EXERCISE: Write out every entry word for word.

(Items listed in a dataset)

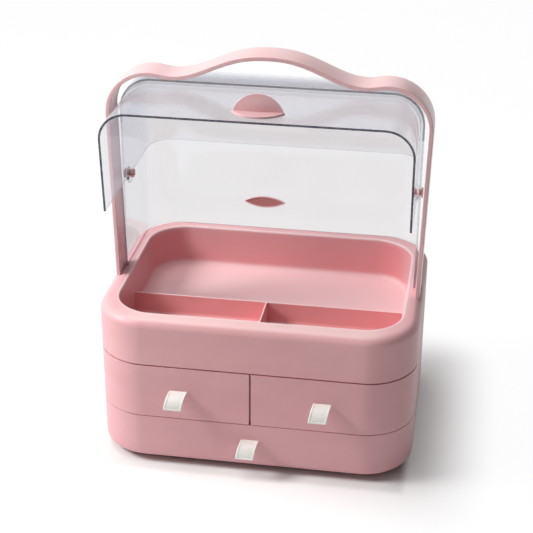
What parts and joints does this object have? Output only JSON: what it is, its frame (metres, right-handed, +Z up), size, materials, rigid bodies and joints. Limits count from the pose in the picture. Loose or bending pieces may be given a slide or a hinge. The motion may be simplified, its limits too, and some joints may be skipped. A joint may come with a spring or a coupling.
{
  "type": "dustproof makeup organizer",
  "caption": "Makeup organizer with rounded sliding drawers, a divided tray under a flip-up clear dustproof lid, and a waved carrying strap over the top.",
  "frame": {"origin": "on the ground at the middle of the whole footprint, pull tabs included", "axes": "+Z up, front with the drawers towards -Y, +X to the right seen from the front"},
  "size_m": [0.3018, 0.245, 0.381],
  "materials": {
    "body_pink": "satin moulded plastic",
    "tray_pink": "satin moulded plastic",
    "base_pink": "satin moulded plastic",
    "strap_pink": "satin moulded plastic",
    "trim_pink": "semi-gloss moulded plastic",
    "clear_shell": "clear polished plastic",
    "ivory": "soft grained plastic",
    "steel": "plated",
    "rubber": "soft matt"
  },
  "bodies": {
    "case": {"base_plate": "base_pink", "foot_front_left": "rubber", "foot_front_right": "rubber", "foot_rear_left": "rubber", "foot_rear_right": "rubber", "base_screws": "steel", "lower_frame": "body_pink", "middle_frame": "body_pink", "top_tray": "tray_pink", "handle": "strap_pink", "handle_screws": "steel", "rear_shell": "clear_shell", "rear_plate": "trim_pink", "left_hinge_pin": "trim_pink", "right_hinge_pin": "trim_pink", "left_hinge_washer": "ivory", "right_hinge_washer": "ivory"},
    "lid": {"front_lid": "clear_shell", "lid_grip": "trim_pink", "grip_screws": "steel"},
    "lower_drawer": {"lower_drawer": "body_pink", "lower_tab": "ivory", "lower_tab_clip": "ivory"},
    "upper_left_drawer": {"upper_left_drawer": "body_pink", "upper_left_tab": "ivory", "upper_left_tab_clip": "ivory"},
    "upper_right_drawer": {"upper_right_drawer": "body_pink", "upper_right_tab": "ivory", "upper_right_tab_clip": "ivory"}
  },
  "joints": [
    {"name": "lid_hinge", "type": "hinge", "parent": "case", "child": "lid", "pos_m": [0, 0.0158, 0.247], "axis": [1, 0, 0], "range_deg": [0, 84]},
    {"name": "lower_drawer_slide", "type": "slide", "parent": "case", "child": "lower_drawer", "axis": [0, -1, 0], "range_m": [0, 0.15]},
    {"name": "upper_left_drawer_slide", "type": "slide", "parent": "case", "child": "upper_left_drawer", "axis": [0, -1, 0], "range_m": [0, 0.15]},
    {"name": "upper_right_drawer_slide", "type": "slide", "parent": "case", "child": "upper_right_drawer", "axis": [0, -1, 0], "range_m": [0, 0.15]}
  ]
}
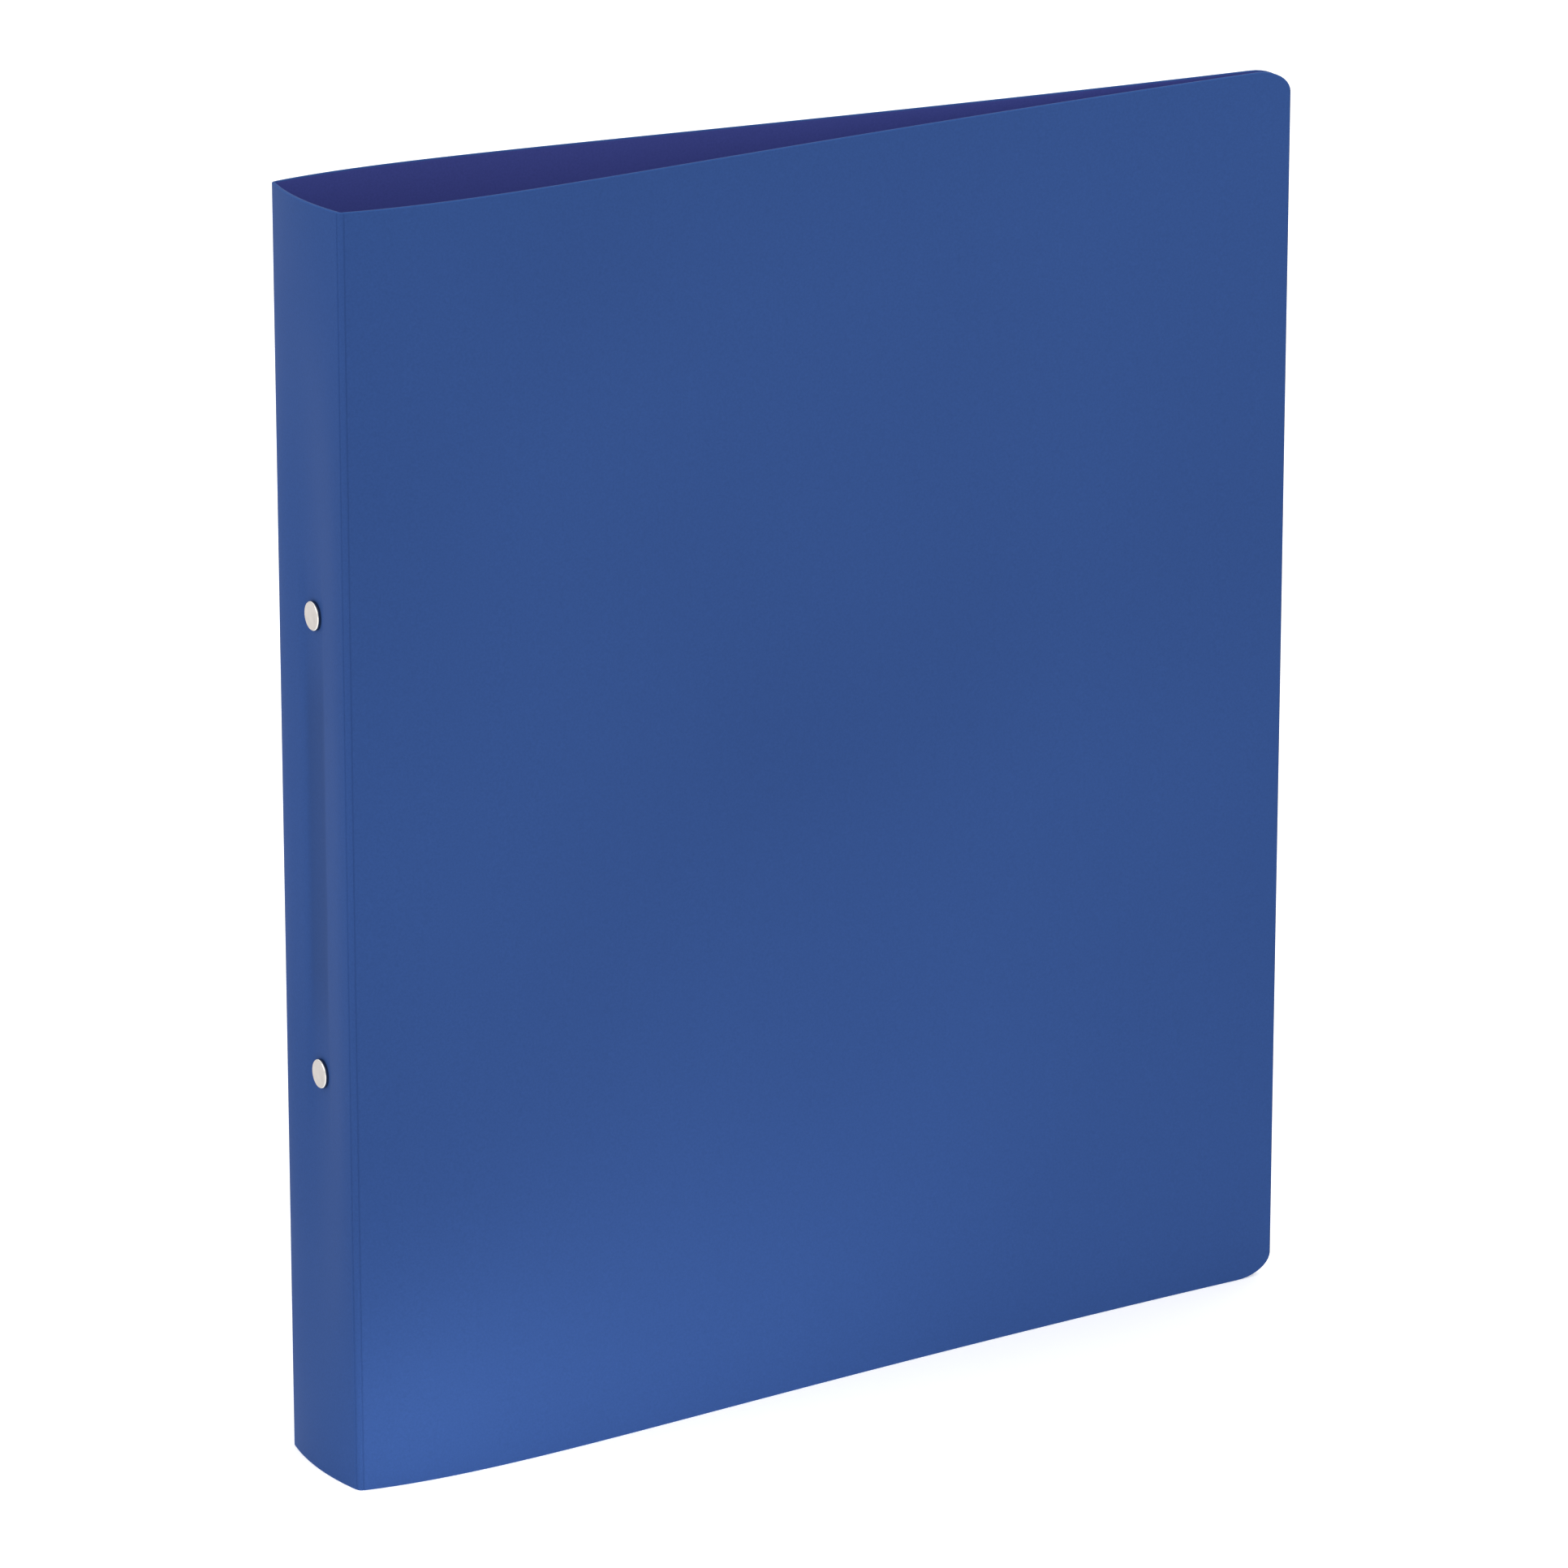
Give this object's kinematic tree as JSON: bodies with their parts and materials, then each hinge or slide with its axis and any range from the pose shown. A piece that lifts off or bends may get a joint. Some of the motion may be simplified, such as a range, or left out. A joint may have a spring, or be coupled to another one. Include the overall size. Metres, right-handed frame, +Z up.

EXERCISE RESPONSE:
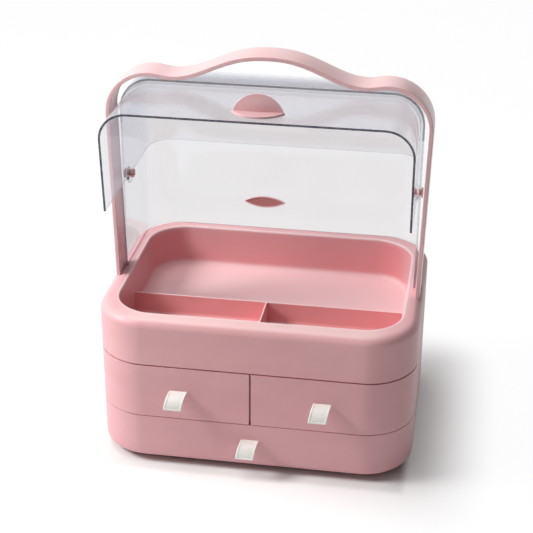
What parts and joints does this object have? Output only JSON: what it is, its frame (metres, right-handed, +Z up), size, materials, rigid bodies and joints. Limits count from the pose in the picture. Loose or bending pieces may be given a slide or a hinge. The motion may be simplified, its limits too, and some joints may be skipped. A joint may come with a spring or a coupling.
{
  "type": "dustproof makeup organizer",
  "caption": "Makeup organizer with rounded sliding drawers, a divided tray under a flip-up clear dustproof lid, and a waved carrying strap over the top.",
  "frame": {"origin": "on the ground at the middle of the whole footprint, pull tabs included", "axes": "+Z up, front with the drawers towards -Y, +X to the right seen from the front"},
  "size_m": [0.3018, 0.245, 0.381],
  "materials": {
    "body_pink": "satin moulded plastic",
    "tray_pink": "satin moulded plastic",
    "base_pink": "satin moulded plastic",
    "strap_pink": "satin moulded plastic",
    "trim_pink": "semi-gloss moulded plastic",
    "clear_shell": "clear polished plastic",
    "ivory": "soft grained plastic",
    "steel": "plated",
    "rubber": "soft matt"
  },
  "bodies": {
    "case": {"base_plate": "base_pink", "foot_front_left": "rubber", "foot_front_right": "rubber", "foot_rear_left": "rubber", "foot_rear_right": "rubber", "base_screws": "steel", "lower_frame": "body_pink", "middle_frame": "body_pink", "top_tray": "tray_pink", "handle": "strap_pink", "handle_screws": "steel", "rear_shell": "clear_shell", "rear_plate": "trim_pink", "left_hinge_pin": "trim_pink", "right_hinge_pin": "trim_pink", "left_hinge_washer": "ivory", "right_hinge_washer": "ivory"},
    "lid": {"front_lid": "clear_shell", "lid_grip": "trim_pink", "grip_screws": "steel"},
    "lower_drawer": {"lower_drawer": "body_pink", "lower_tab": "ivory", "lower_tab_clip": "ivory"},
    "upper_left_drawer": {"upper_left_drawer": "body_pink", "upper_left_tab": "ivory", "upper_left_tab_clip": "ivory"},
    "upper_right_drawer": {"upper_right_drawer": "body_pink", "upper_right_tab": "ivory", "upper_right_tab_clip": "ivory"}
  },
  "joints": [
    {"name": "lid_hinge", "type": "hinge", "parent": "case", "child": "lid", "pos_m": [0, 0.0158, 0.247], "axis": [1, 0, 0], "range_deg": [0, 84]},
    {"name": "lower_drawer_slide", "type": "slide", "parent": "case", "child": "lower_drawer", "axis": [0, -1, 0], "range_m": [0, 0.15]},
    {"name": "upper_left_drawer_slide", "type": "slide", "parent": "case", "child": "upper_left_drawer", "axis": [0, -1, 0], "range_m": [0, 0.15]},
    {"name": "upper_right_drawer_slide", "type": "slide", "parent": "case", "child": "upper_right_drawer", "axis": [0, -1, 0], "range_m": [0, 0.15]}
  ]
}
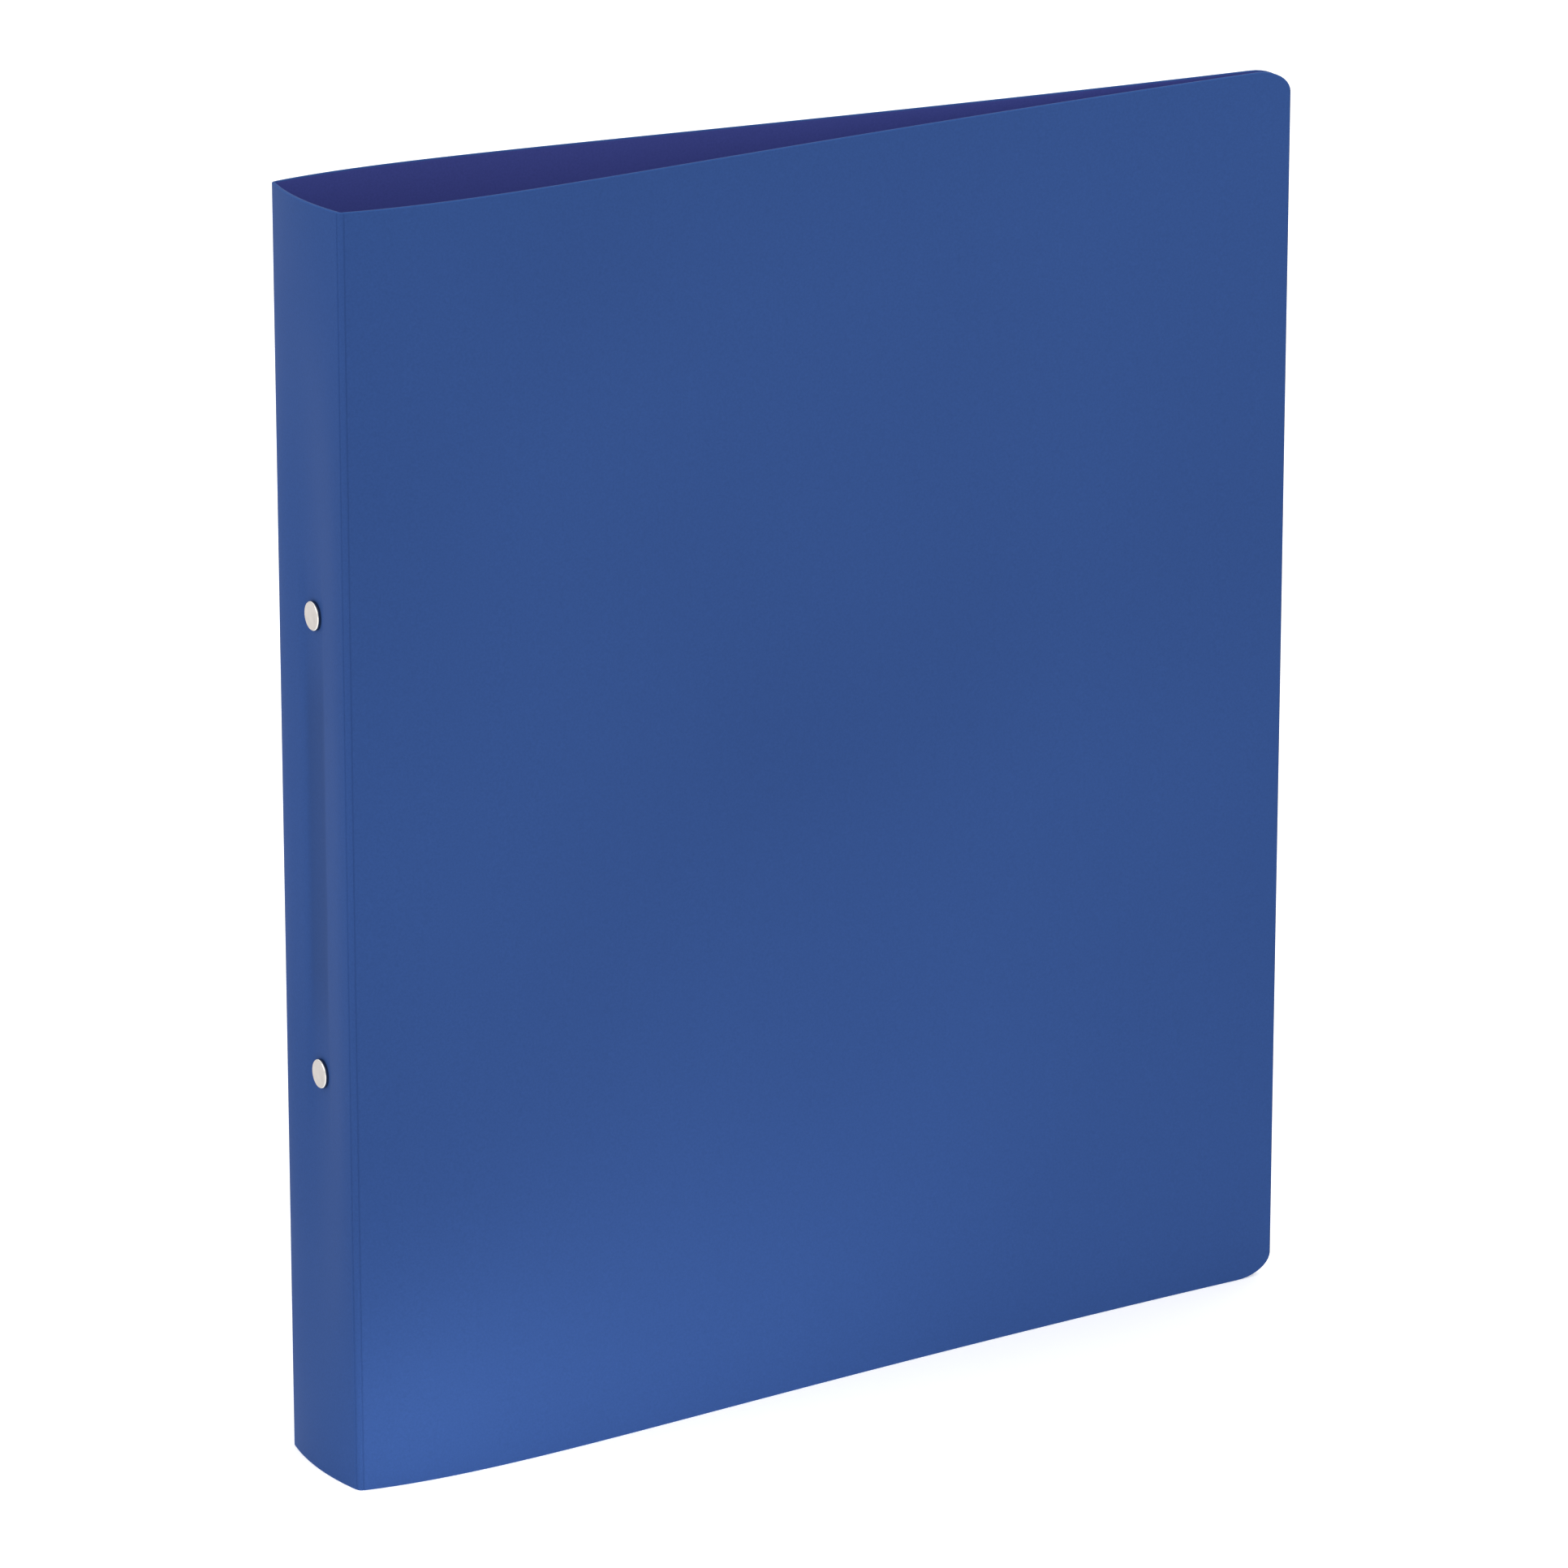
Give this object's kinematic tree as JSON: bodies with their parts and materials, then each hinge or slide with its axis and any range from the pose shown. A piece that lifts off or bends may get a joint. Some of the motion may be simplified, such as a range, or left out. A joint may have a spring, or be coupled to another one. Include the overall size. Metres, right-handed frame, +Z up.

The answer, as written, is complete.